--- START OF RECORDED DATA ---
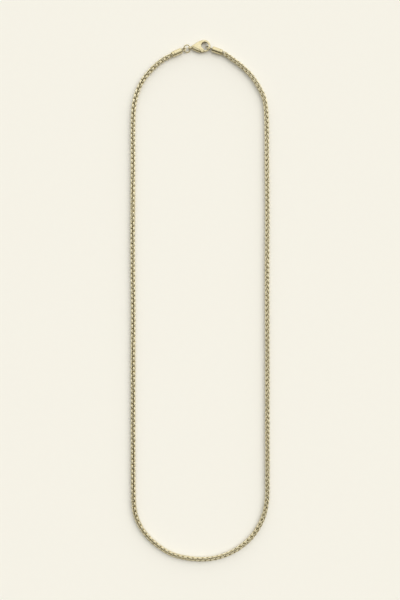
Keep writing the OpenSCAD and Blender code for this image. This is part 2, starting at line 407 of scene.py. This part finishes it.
# %% Polish the cast fittings
def polish(node, body, name, angle):
    piece = bpy.data.objects.new(name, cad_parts[node].data.copy())
    bpy.context.scene.collection.objects.link(piece)
    select_only(piece)
    bpy.ops.mesh.customdata_custom_splitnormals_clear()
    bpy.ops.object.mode_set(mode="EDIT")
    bpy.ops.mesh.select_all(action="SELECT")
    bpy.ops.mesh.remove_doubles(threshold=0.0005 * mm)
    bpy.ops.object.mode_set(mode="OBJECT")
    bpy.ops.object.shade_smooth_by_angle(angle=math.radians(angle))
    set_material(piece, gold_fitting)
    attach(piece, body)
    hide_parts(node)
    report(piece)


polish("end_cap_left", "necklace", "cap_left_polished", 25)
polish("end_cap_right", "necklace", "cap_right_polished", 25)
polish("jump_ring", "necklace", "ring_polished", 35)
polish("clasp_body", "necklace", "clasp_body_polished", 26)
polish("lever_rivet", "necklace", "rivet_polished", 35)
polish("clasp_lever", "lever", "lever_polished", 26)

# %% [markdown]
# ## Surface and light
# The necklace lies on smooth pale card. A large soft light far to the right and a little
# to the top throws a soft shadow to the left. It is a sun with a wide disc, so the card is
# lit evenly from edge to edge. It is kept out of reflections, because a sun burns white
# spots into polished metal. The tent below gives the reflections instead.

# %% Pale card under the necklace
def warm_card():
    material, tree = new_material("card_warm_white")
    place = add_node(tree, "ShaderNodeTexCoord")
    fibre = add_node(tree, "ShaderNodeTexNoise", inputs={"Scale": 1 / (3 * mm), "Detail": 2.0},
                     links={"Vector": place.outputs["Object"]})
    tone = add_node(tree, "ShaderNodeValToRGB", links={"Fac": fibre.outputs["Fac"]})
    tone.color_ramp.elements[0].color = colour("#F7F5F0")
    tone.color_ramp.elements[1].color = colour("#F8F6F1")
    paper = add_node(tree, "ShaderNodeBsdfPrincipled",
                     inputs={"Roughness": 0.9, "Specular IOR Level": 0.1},
                     links={"Base Color": tone.outputs["Color"]})
    add_node(tree, "ShaderNodeOutputMaterial", links={"Surface": paper.outputs["BSDF"]})
    return material


deselect_all()
bpy.ops.mesh.primitive_plane_add(size=2)
card = bpy.context.object
card.name = "card"
set_material(card, warm_card())

# %% Wide soft key
towards_key = Vector((0.62, 0.34, 0.71))
deselect_all()
bpy.ops.object.light_add(type="SUN", location=towards_key * 0.5)
key = bpy.context.object
key.name = "key_right"
key.data.energy = 0.9
key.data.angle = math.radians(46)
key.data.color = colour("#FFFBF2")[:3]
key.visible_glossy = False
key.rotation_euler = towards_key.to_track_quat("Z", "Y").to_euler()
print("key stands", round(math.degrees(math.asin(towards_key.normalized().z))), "degrees up")

# %% [markdown]
# Polished metal shows the room more than its own colour. The room here is a white tent
# that is brightest at its top end and falls to a dim olive at the bottom end,
# which is what gives the barrels and the clasp a light band above and a dark one below.
# Behind the card the camera sees a plain backdrop of the card's own colour.

# %% A tent that is brighter towards the key
def studio_tent():
    world = bpy.data.worlds.new("studio_tent")
    world.use_nodes = True
    tree = world.node_tree
    tree.nodes.clear()
    place = add_node(tree, "ShaderNodeTexCoord")
    facing = add_node(tree, "ShaderNodeVectorMath", {"operation": "DOT_PRODUCT"},
                      inputs={1: (0.28, 0.83, 0.48)}, links={0: place.outputs["Generated"]})
    share = add_node(tree, "ShaderNodeMapRange", inputs={"From Min": -1.0, "From Max": 1.0},
                     links={"Value": facing.outputs["Value"]})
    tone = add_node(tree, "ShaderNodeValToRGB", links={"Fac": share.outputs["Result"]})
    tone.color_ramp.elements[0].position = 0.3
    tone.color_ramp.elements[0].color = colour("#433F2E")
    tone.color_ramp.elements[1].position = 0.8
    tone.color_ramp.elements[1].color = colour("#FFFFFA")
    middle = tone.color_ramp.elements.new(0.58)
    middle.color = colour("#B9B7AE")
    air = add_node(tree, "ShaderNodeBackground", inputs={"Strength": 1.2},
                   links={"Color": tone.outputs["Color"]})
    backdrop = add_node(tree, "ShaderNodeBackground", inputs={"Color": colour("#F5F1E6")})
    path = add_node(tree, "ShaderNodeLightPath")
    seen = add_node(tree, "ShaderNodeMixShader",
                    links={"Fac": path.outputs["Is Camera Ray"],
                           1: air.outputs["Background"], 2: backdrop.outputs["Background"]})
    add_node(tree, "ShaderNodeOutputWorld", links={"Surface": seen.outputs["Shader"]})
    return world


bpy.context.scene.world = studio_tent()
bpy.context.scene.view_settings.view_transform = "Standard"
bpy.context.scene.view_settings.look = "None"
print("tent", bpy.context.scene.world.name)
--- END OF RECORDED DATA ---
## TASK PROMPT
Of all the lines in the data above, state how many include "scene". Say only the number.

## EXERCISE SOLUTION
6